I have conversations like this fairly often, and Jane’s recent experience strikes me as representing a few big themes compliance and audit professionals might encounter in their careers. So let’s recap what I told her. 

Career Perils and Pitfalls

First I was struck by Jane’s brush with bad luck. I hear that from a lot of mid-career compliance and audit professionals. 

That is, Company A recruits you for a lucrative job, perhaps working for someone who seems like an excellent boss. So you leave your steady gig at Company B, start working at Company A — and then a few months later, something happens that screws up your future. 

In Jane’s case, the company’s CEO suddenly understood that going from private to public is a big change, one that he didn’t want to make. So out go the IPO plans, and the pre-IPO team along with them. 

Or you leave a steady old job for a new one, and six months later your new employer sells itself to a larger rival, making your compliance function redundant. Or you’ve followed a mentor to a new company, and six months later he relocates overseas, while a new general counsel reorganizes the function and leaves you on the curb. Or your company is working under a corporate integrity agreement which comes to an end, and a new CEO decides that therefore she can eliminate the whole ethics and compliance function.

Those are all stories I’ve heard from audit and compliance professionals in the middle of their careers — people who lead teams, do projects, or set annual strategic plans for their departments. Yes, they have more impressive resumes; but they also need more impressive jobs. The newbie part of their careers, where they’re a staff auditor or attorney who can fit into a team anywhere, are long gone.

That’s difficult. Once upon a time someone once told me, “It’s more important to work for a good boss than a good company,” and I like to think that’s true — except, there comes a time in your career when it isn’t. Jane had a good boss. They both worked for a company that didn’t grasp what “Hey, let’s have an IPO!” actually meant. Look where that got them.

I call this the Landmine Economy. It’s generally good, and you can navigate career perils most of the time — but you never know when you might step on some circumstance that explodes in your face. So mid-career professionals need to be much more discriminating in the companies they work for, and the jobs they’re willing to take. 

This also means, I suspect, many mid-career professionals leaving the corporate track for self-employment, boutique firms, or other forms of employment that provide more insulation from those landmines. 

Positioning Yourself Smartly

All that said, I have no worries about Jane’s prospects.
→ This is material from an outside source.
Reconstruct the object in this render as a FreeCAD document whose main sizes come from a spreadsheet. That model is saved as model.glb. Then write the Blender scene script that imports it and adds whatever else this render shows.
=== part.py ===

Her company gave her a respectable severance package. She has the time to reflect on what her next move should be, and how to make it. She lives in a large metro area with a diverse range of businesses.

Fundamentally, however, Jane has great prospects because she works in risk assurance, and simply ask yourself — in what future will businesses need less of that? 

My only specific piece of advice to Jane touched on that point. Her LinkedIn profile is packed to the gills with SOX compliance experience at pre- and post-IPO companies, and I said the real need from boards and C-suites will be around broader risk assurance. Those groups want more help identifying emergent risks, or building analytics programs to monitor risks. If Jane wanted to make herself more marketable for the next decade or two, I said, tack into those winds. 

As it turns out, Jane does have experience with robotic process automation, data analytics, and enterprise risk assessments, in addition to all that SOX work. So like I said, I have zero concerns about her overall career prospects. Jane personally might suffer some bad turns, or the economy might sputter for a while and hold her back — but she works in a field that senior executives will always need. The path for her or anyone else may be rocky, but the path is in a sunny, fertile field. 

Compliance officers, risk managers, internal auditors: they’re all in similar situations. Each discipline touches on only one part of risk assurance, but it does touch on risk assurance. That’s the entry point to provide more risk assurance. 

Career success is always about demonstrating how you add value to an organization larger than yourself. In our case, it’s about refashioning what you do away from executing a task (testing controls, bargaining with regulators, training employees, writing policies) toward providing a resource executive management needs: a greater awareness of the company’s overall risk posture, so that managers can make better decisions. 

So sure, the Landmine Economy poses peril to us all — but I’ll still bet that risk assurance professionals can prevail, any day of the week.